Extract every line below, verbatim.

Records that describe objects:
***

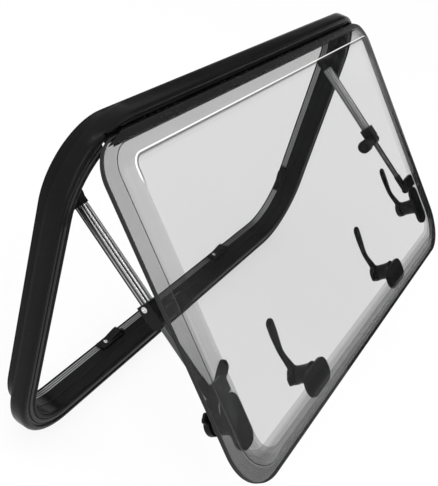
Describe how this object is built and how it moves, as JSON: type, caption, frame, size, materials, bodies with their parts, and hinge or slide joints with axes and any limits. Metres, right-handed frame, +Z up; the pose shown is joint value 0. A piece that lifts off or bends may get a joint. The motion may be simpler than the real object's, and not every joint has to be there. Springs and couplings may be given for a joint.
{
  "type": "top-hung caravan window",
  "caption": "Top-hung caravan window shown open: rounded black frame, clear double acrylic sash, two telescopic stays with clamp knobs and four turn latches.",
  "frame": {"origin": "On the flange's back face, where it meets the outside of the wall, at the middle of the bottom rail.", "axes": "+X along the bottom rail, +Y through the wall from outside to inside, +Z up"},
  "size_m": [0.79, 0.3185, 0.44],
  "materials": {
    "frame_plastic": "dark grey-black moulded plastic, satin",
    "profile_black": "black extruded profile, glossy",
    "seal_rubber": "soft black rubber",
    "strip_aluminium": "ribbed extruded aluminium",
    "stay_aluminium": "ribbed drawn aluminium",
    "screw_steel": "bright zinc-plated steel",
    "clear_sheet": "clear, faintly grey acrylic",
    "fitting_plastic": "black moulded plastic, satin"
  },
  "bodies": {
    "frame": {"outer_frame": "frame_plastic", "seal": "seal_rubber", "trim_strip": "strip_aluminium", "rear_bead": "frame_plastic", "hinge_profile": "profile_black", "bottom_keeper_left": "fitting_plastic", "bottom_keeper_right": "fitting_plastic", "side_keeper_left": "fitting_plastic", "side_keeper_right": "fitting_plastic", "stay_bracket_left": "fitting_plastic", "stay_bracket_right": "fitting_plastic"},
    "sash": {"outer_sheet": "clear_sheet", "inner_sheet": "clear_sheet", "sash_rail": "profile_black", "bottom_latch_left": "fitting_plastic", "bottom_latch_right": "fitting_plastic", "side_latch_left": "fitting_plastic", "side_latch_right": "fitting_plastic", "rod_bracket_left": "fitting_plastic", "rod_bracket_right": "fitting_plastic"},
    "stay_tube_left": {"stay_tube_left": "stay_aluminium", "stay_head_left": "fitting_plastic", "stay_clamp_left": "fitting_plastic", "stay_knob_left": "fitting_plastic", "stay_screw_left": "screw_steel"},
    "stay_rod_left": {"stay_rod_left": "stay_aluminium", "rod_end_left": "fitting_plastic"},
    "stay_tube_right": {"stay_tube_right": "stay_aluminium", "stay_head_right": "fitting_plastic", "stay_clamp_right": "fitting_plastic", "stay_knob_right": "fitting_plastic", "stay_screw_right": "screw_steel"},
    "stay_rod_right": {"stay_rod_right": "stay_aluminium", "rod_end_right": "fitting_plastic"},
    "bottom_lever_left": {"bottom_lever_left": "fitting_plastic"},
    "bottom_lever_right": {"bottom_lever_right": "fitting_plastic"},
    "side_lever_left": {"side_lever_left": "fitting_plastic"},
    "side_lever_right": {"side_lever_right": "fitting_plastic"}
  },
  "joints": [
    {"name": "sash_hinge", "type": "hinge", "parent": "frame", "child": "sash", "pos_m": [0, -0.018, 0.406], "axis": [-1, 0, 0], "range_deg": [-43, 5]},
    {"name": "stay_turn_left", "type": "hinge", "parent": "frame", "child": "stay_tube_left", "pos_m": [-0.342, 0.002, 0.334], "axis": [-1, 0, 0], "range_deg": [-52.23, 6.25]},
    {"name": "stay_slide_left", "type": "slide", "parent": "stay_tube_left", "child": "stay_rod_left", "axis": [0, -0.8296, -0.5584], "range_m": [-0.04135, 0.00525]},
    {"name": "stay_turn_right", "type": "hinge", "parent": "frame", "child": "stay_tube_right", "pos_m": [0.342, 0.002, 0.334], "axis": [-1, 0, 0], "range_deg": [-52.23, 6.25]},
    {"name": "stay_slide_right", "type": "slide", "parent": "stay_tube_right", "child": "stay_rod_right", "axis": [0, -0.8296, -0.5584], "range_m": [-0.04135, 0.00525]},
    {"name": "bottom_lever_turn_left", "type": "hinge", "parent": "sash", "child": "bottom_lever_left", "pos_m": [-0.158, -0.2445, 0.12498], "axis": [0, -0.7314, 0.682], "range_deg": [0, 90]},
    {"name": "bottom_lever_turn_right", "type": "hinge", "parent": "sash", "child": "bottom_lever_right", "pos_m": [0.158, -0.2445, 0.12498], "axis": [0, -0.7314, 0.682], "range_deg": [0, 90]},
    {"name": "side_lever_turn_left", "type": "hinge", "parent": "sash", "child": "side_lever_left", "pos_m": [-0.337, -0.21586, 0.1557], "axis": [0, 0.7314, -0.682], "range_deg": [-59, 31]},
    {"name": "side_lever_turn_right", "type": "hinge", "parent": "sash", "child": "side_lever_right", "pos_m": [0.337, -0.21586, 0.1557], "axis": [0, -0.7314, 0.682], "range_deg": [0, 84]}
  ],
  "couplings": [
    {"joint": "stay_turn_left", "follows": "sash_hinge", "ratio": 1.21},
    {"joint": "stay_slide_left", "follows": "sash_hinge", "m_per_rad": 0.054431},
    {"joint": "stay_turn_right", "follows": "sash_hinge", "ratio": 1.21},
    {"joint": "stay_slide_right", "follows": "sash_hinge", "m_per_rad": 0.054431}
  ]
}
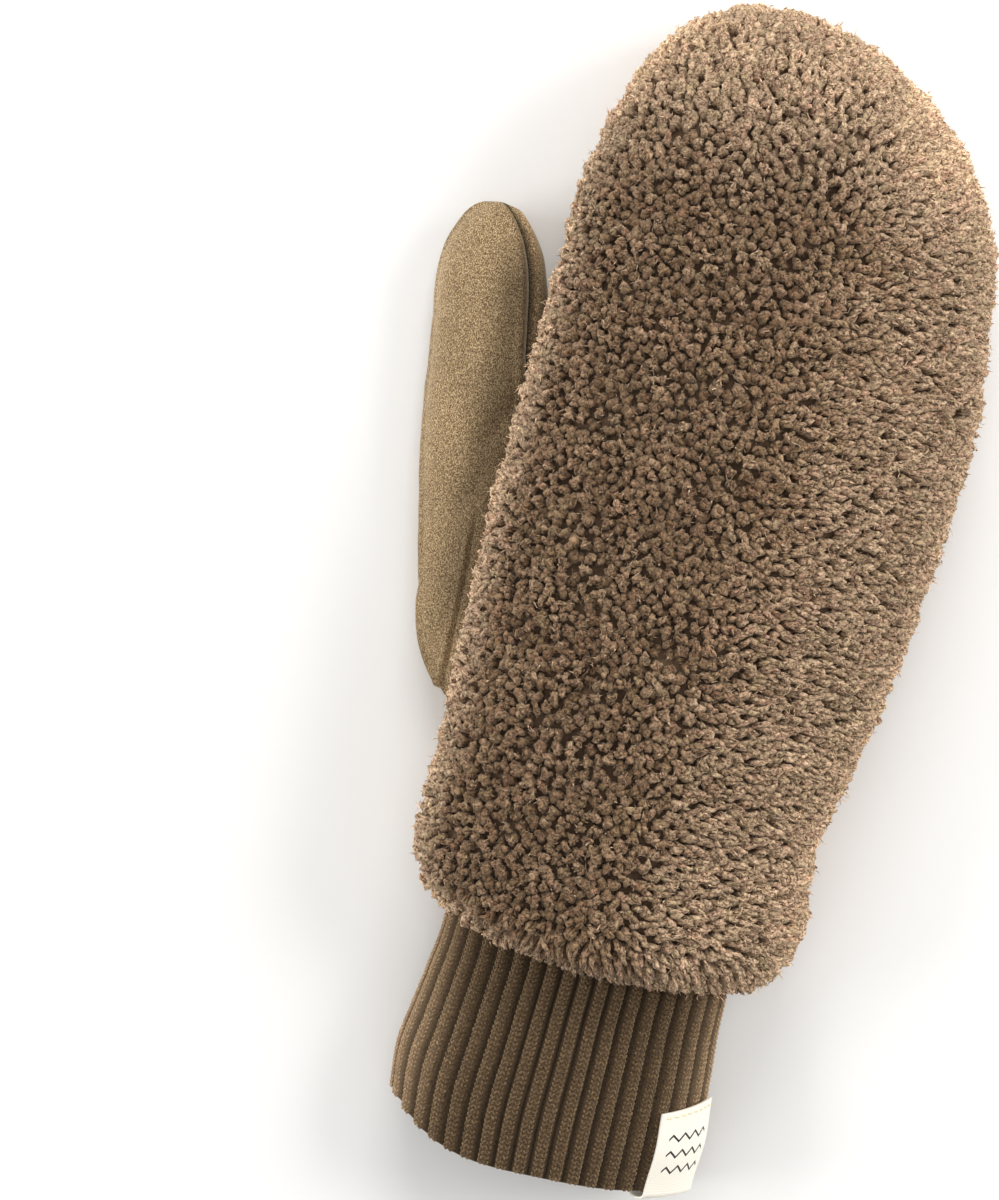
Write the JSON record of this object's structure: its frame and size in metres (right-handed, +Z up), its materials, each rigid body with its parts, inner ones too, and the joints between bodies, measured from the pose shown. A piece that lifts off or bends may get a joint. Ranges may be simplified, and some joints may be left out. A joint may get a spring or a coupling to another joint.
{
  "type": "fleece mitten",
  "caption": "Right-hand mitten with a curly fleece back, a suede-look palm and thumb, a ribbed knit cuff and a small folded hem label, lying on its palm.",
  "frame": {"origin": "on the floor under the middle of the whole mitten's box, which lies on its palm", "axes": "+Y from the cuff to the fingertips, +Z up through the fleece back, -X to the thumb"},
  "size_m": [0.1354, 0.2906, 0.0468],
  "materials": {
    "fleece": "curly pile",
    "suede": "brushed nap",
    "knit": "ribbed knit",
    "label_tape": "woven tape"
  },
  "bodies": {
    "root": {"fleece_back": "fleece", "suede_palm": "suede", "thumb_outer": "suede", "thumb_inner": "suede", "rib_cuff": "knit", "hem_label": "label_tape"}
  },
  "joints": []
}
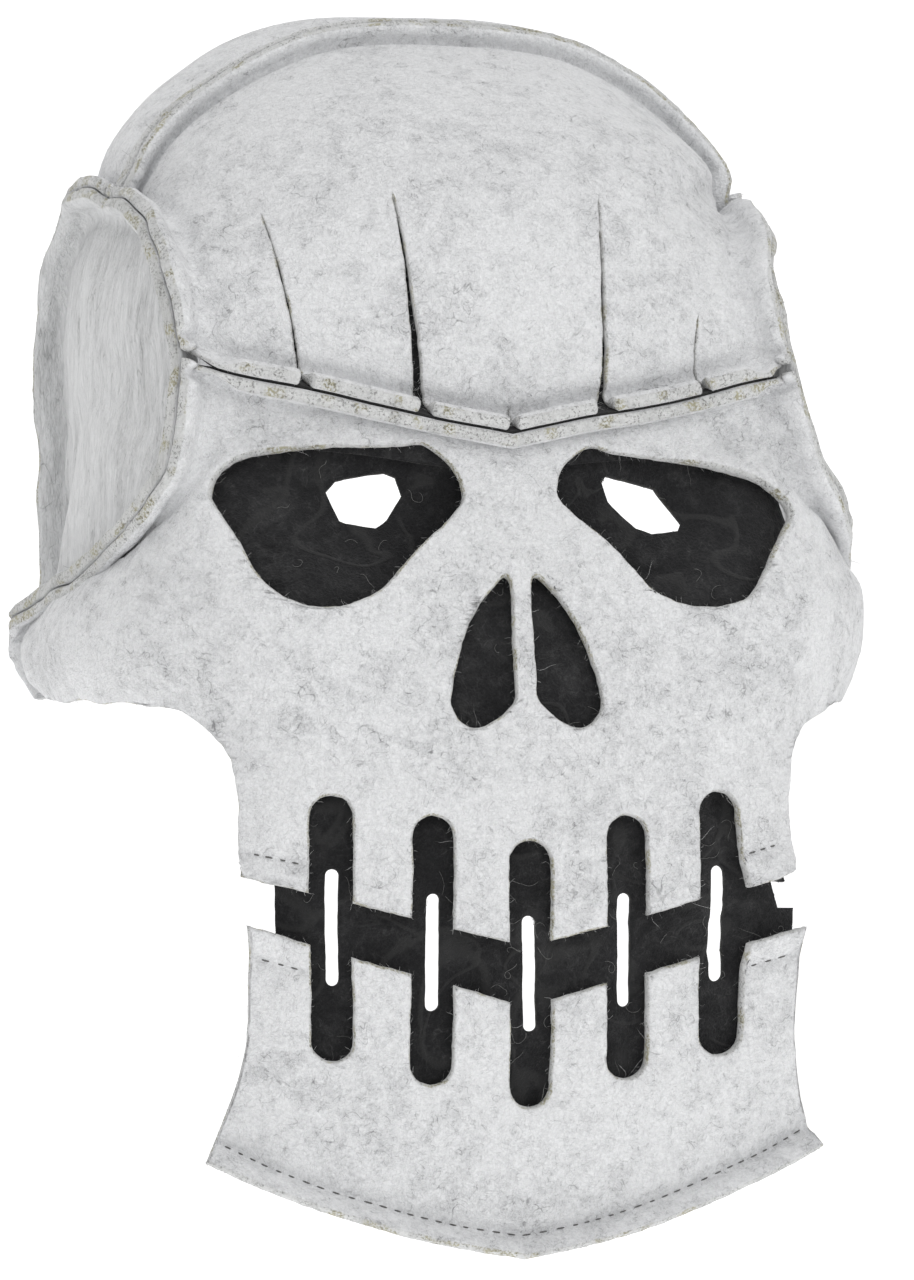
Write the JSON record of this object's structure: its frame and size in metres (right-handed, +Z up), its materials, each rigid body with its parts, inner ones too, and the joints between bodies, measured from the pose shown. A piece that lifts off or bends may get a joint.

***

*EXPECTED OUTPUT*
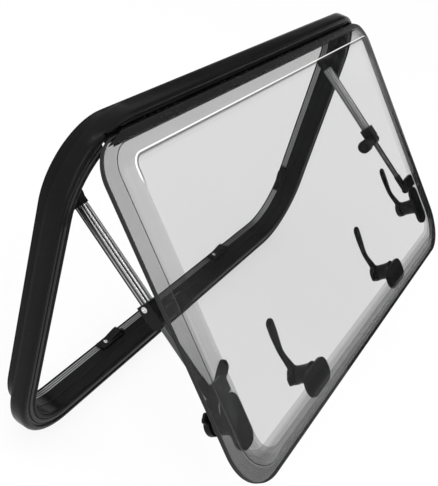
Describe how this object is built and how it moves, as JSON: type, caption, frame, size, materials, bodies with their parts, and hinge or slide joints with axes and any limits. Metres, right-handed frame, +Z up; the pose shown is joint value 0. A piece that lifts off or bends may get a joint. The motion may be simpler than the real object's, and not every joint has to be there. Springs and couplings may be given for a joint.
{
  "type": "top-hung caravan window",
  "caption": "Top-hung caravan window shown open: rounded black frame, clear double acrylic sash, two telescopic stays with clamp knobs and four turn latches.",
  "frame": {"origin": "On the flange's back face, where it meets the outside of the wall, at the middle of the bottom rail.", "axes": "+X along the bottom rail, +Y through the wall from outside to inside, +Z up"},
  "size_m": [0.79, 0.3185, 0.44],
  "materials": {
    "frame_plastic": "dark grey-black moulded plastic, satin",
    "profile_black": "black extruded profile, glossy",
    "seal_rubber": "soft black rubber",
    "strip_aluminium": "ribbed extruded aluminium",
    "stay_aluminium": "ribbed drawn aluminium",
    "screw_steel": "bright zinc-plated steel",
    "clear_sheet": "clear, faintly grey acrylic",
    "fitting_plastic": "black moulded plastic, satin"
  },
  "bodies": {
    "frame": {"outer_frame": "frame_plastic", "seal": "seal_rubber", "trim_strip": "strip_aluminium", "rear_bead": "frame_plastic", "hinge_profile": "profile_black", "bottom_keeper_left": "fitting_plastic", "bottom_keeper_right": "fitting_plastic", "side_keeper_left": "fitting_plastic", "side_keeper_right": "fitting_plastic", "stay_bracket_left": "fitting_plastic", "stay_bracket_right": "fitting_plastic"},
    "sash": {"outer_sheet": "clear_sheet", "inner_sheet": "clear_sheet", "sash_rail": "profile_black", "bottom_latch_left": "fitting_plastic", "bottom_latch_right": "fitting_plastic", "side_latch_left": "fitting_plastic", "side_latch_right": "fitting_plastic", "rod_bracket_left": "fitting_plastic", "rod_bracket_right": "fitting_plastic"},
    "stay_tube_left": {"stay_tube_left": "stay_aluminium", "stay_head_left": "fitting_plastic", "stay_clamp_left": "fitting_plastic", "stay_knob_left": "fitting_plastic", "stay_screw_left": "screw_steel"},
    "stay_rod_left": {"stay_rod_left": "stay_aluminium", "rod_end_left": "fitting_plastic"},
    "stay_tube_right": {"stay_tube_right": "stay_aluminium", "stay_head_right": "fitting_plastic", "stay_clamp_right": "fitting_plastic", "stay_knob_right": "fitting_plastic", "stay_screw_right": "screw_steel"},
    "stay_rod_right": {"stay_rod_right": "stay_aluminium", "rod_end_right": "fitting_plastic"},
    "bottom_lever_left": {"bottom_lever_left": "fitting_plastic"},
    "bottom_lever_right": {"bottom_lever_right": "fitting_plastic"},
    "side_lever_left": {"side_lever_left": "fitting_plastic"},
    "side_lever_right": {"side_lever_right": "fitting_plastic"}
  },
  "joints": [
    {"name": "sash_hinge", "type": "hinge", "parent": "frame", "child": "sash", "pos_m": [0, -0.018, 0.406], "axis": [-1, 0, 0], "range_deg": [-43, 5]},
    {"name": "stay_turn_left", "type": "hinge", "parent": "frame", "child": "stay_tube_left", "pos_m": [-0.342, 0.002, 0.334], "axis": [-1, 0, 0], "range_deg": [-52.23, 6.25]},
    {"name": "stay_slide_left", "type": "slide", "parent": "stay_tube_left", "child": "stay_rod_left", "axis": [0, -0.8296, -0.5584], "range_m": [-0.04135, 0.00525]},
    {"name": "stay_turn_right", "type": "hinge", "parent": "frame", "child": "stay_tube_right", "pos_m": [0.342, 0.002, 0.334], "axis": [-1, 0, 0], "range_deg": [-52.23, 6.25]},
    {"name": "stay_slide_right", "type": "slide", "parent": "stay_tube_right", "child": "stay_rod_right", "axis": [0, -0.8296, -0.5584], "range_m": [-0.04135, 0.00525]},
    {"name": "bottom_lever_turn_left", "type": "hinge", "parent": "sash", "child": "bottom_lever_left", "pos_m": [-0.158, -0.2445, 0.12498], "axis": [0, -0.7314, 0.682], "range_deg": [0, 90]},
    {"name": "bottom_lever_turn_right", "type": "hinge", "parent": "sash", "child": "bottom_lever_right", "pos_m": [0.158, -0.2445, 0.12498], "axis": [0, -0.7314, 0.682], "range_deg": [0, 90]},
    {"name": "side_lever_turn_left", "type": "hinge", "parent": "sash", "child": "side_lever_left", "pos_m": [-0.337, -0.21586, 0.1557], "axis": [0, 0.7314, -0.682], "range_deg": [-59, 31]},
    {"name": "side_lever_turn_right", "type": "hinge", "parent": "sash", "child": "side_lever_right", "pos_m": [0.337, -0.21586, 0.1557], "axis": [0, -0.7314, 0.682], "range_deg": [0, 84]}
  ],
  "couplings": [
    {"joint": "stay_turn_left", "follows": "sash_hinge", "ratio": 1.21},
    {"joint": "stay_slide_left", "follows": "sash_hinge", "m_per_rad": 0.054431},
    {"joint": "stay_turn_right", "follows": "sash_hinge", "ratio": 1.21},
    {"joint": "stay_slide_right", "follows": "sash_hinge", "m_per_rad": 0.054431}
  ]
}
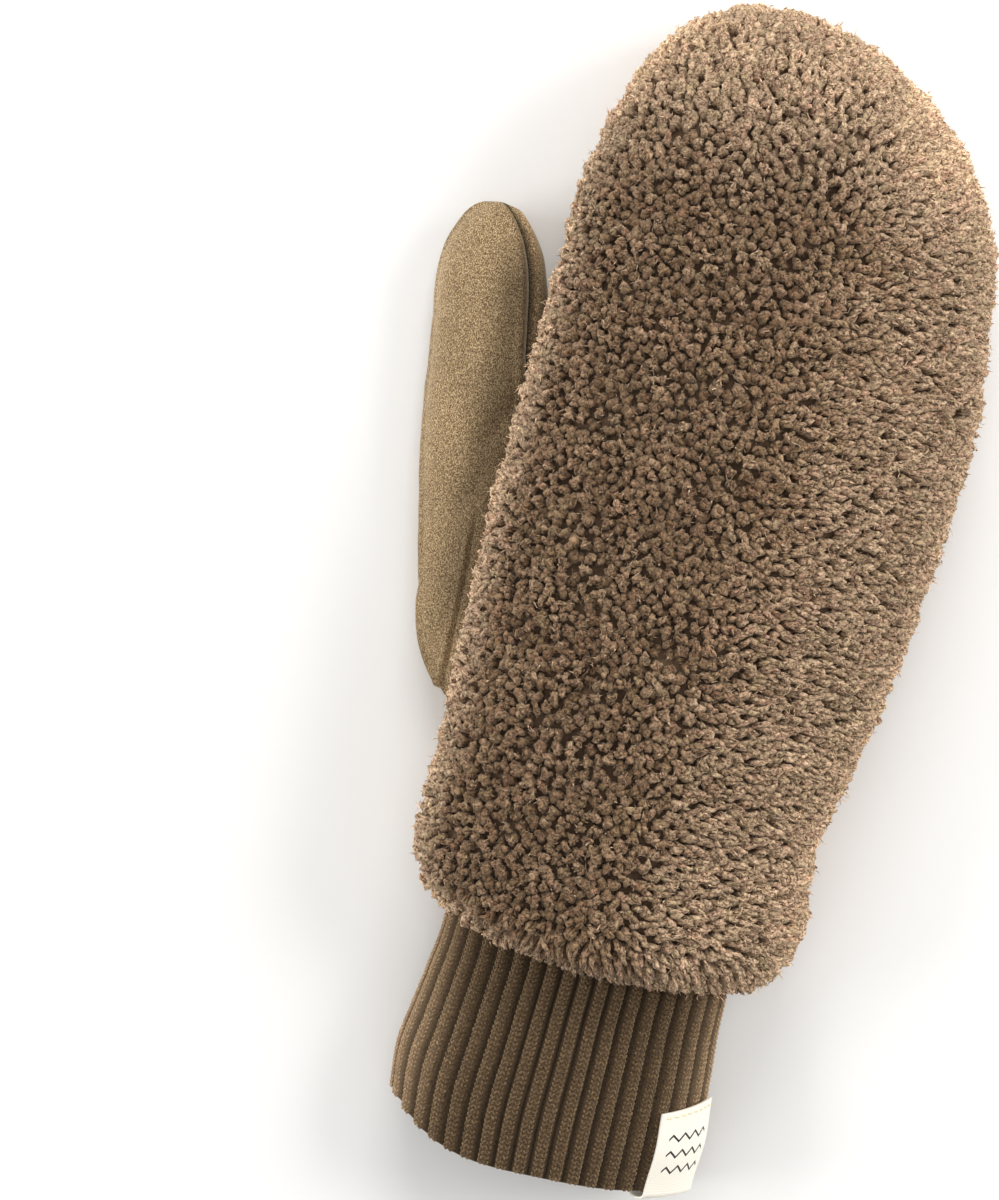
Write the JSON record of this object's structure: its frame and size in metres (right-handed, +Z up), its materials, each rigid body with its parts, inner ones too, and the joints between bodies, measured from the pose shown. A piece that lifts off or bends may get a joint. Ranges may be simplified, and some joints may be left out. A joint may get a spring or a coupling to another joint.
{
  "type": "fleece mitten",
  "caption": "Right-hand mitten with a curly fleece back, a suede-look palm and thumb, a ribbed knit cuff and a small folded hem label, lying on its palm.",
  "frame": {"origin": "on the floor under the middle of the whole mitten's box, which lies on its palm", "axes": "+Y from the cuff to the fingertips, +Z up through the fleece back, -X to the thumb"},
  "size_m": [0.1354, 0.2906, 0.0468],
  "materials": {
    "fleece": "curly pile",
    "suede": "brushed nap",
    "knit": "ribbed knit",
    "label_tape": "woven tape"
  },
  "bodies": {
    "root": {"fleece_back": "fleece", "suede_palm": "suede", "thumb_outer": "suede", "thumb_inner": "suede", "rib_cuff": "knit", "hem_label": "label_tape"}
  },
  "joints": []
}
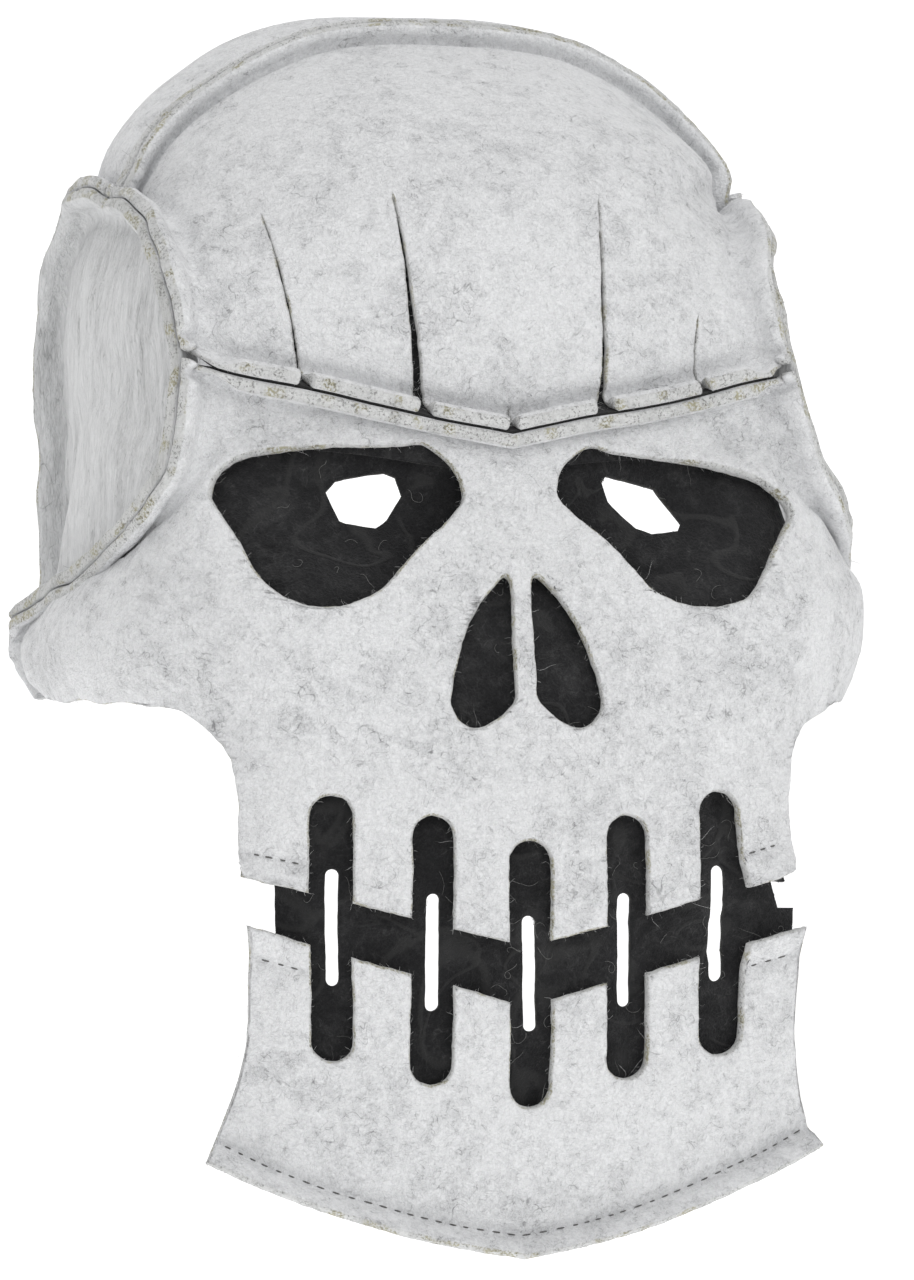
Write the JSON record of this object's structure: its frame and size in metres (right-handed, +Z up), its materials, each rigid body with its parts, inner ones too, and the joints between bodies, measured from the pose shown. A piece that lifts off or bends may get a joint.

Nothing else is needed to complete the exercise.